Applicant has further discovered that a media bed filter having a raw liquid flow through nozzles that create flow along a top surface of the media bed, without adverse displacement of the media, can be used during a backwash cleaning cycle to remove contaminants from the surface of the media bed with good efficiency. Typical filters would be unable to dislodge contaminants from the surface of the micromedia media bed using the raw fluid inlet nozzles without risking sending the micromedia into the flow and losing micromedia to the backwash. Such a use of the raw inlet nozzles is useful at a beginning of a backwash cycle, Additionally or alternatively, such a use of the raw inlet nozzles is useful following an airflow backwash that has brought contaminants into a liquid level above the media bed.

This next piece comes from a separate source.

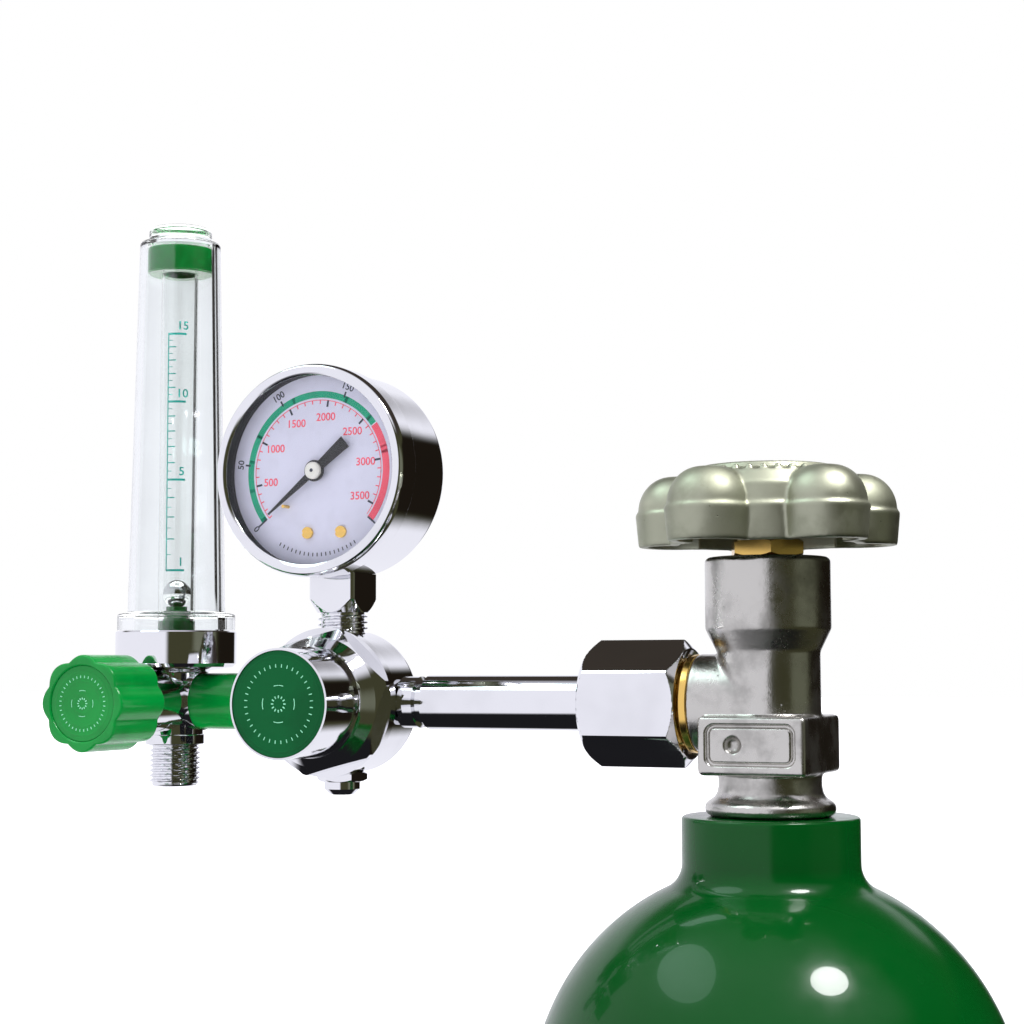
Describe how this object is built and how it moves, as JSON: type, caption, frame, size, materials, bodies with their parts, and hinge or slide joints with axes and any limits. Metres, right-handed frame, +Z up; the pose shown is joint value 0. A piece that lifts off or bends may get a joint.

The invention will be better understood by way of the following detailed description of embodiments of the invention with reference to the appended drawings, in which:
It will be appreciated that precise definitions for fine, intermediate, and coarse media for each of the various layers to implement may vary in accordance with various factors, which non-limitingly include area of practice, industry, deployment requirements, and government regulation. However, for purposes of contextual comparison, one may consider one or more physical properties such as media density or media diameter as a selection of characteristics by which to distinguish the various layers of media within a tank 100. For example, gravel or sand having a density of 2/g/mL may be desired to implement a coarsest and bottom-most layer, activated carbon with a density between 2.0 g/mL and 2.1 g/mL may implement an intermediate layer, while anthracite having a density ranging between 1.45 g/mL and 1.75 g/mL may implement a finest and topmost layer. Additional possibilities and characteristics for materials are further enumerated herein.
Basic Disposition of Media and Operation Principles
Owing to the granulated textural nature of sand, individual layers of the various media are each neither typically disposed within nor delineated by finely defined by specific boundaries. Distribution of media having various grain sizes within a tank 100 is thus approximate and typically follows a gradual transition from top to bottom of each layer. In addition to shifting effects due to filtration and potentially other operations, it will be appreciated that achieving perfect stratification of media layers by particle size is typically even more elusive in some implementations because of ranges, variations and tolerances in particle size, density, and coarseness of media within each otherwise potentially distinguishable layer. Thus a non-absolute boundary often in the form of an intermediate taper region may separate the various stratifications of media. Yet despite the non-ideal disposition of sand particle sizes, even an imperfect stratification is instrumental in ensuring that sand media is not inadvertently lost, whether in the course of filtration operations or at any other time.
Following introduction of sand of various sizes into the tank 100, approximate stratification is achieved by reversing the regular flow of fluid within the tank 100. Doing so causes smaller sand particles to become suspended, with successively smaller media 110 floating to the top of the tank and coarser media 114 toward the bottom. As a result, the finer particulate media 110 that settles toward the top of the sand and water mix and does not impede the operation of the fine screen 116 further discussed herein.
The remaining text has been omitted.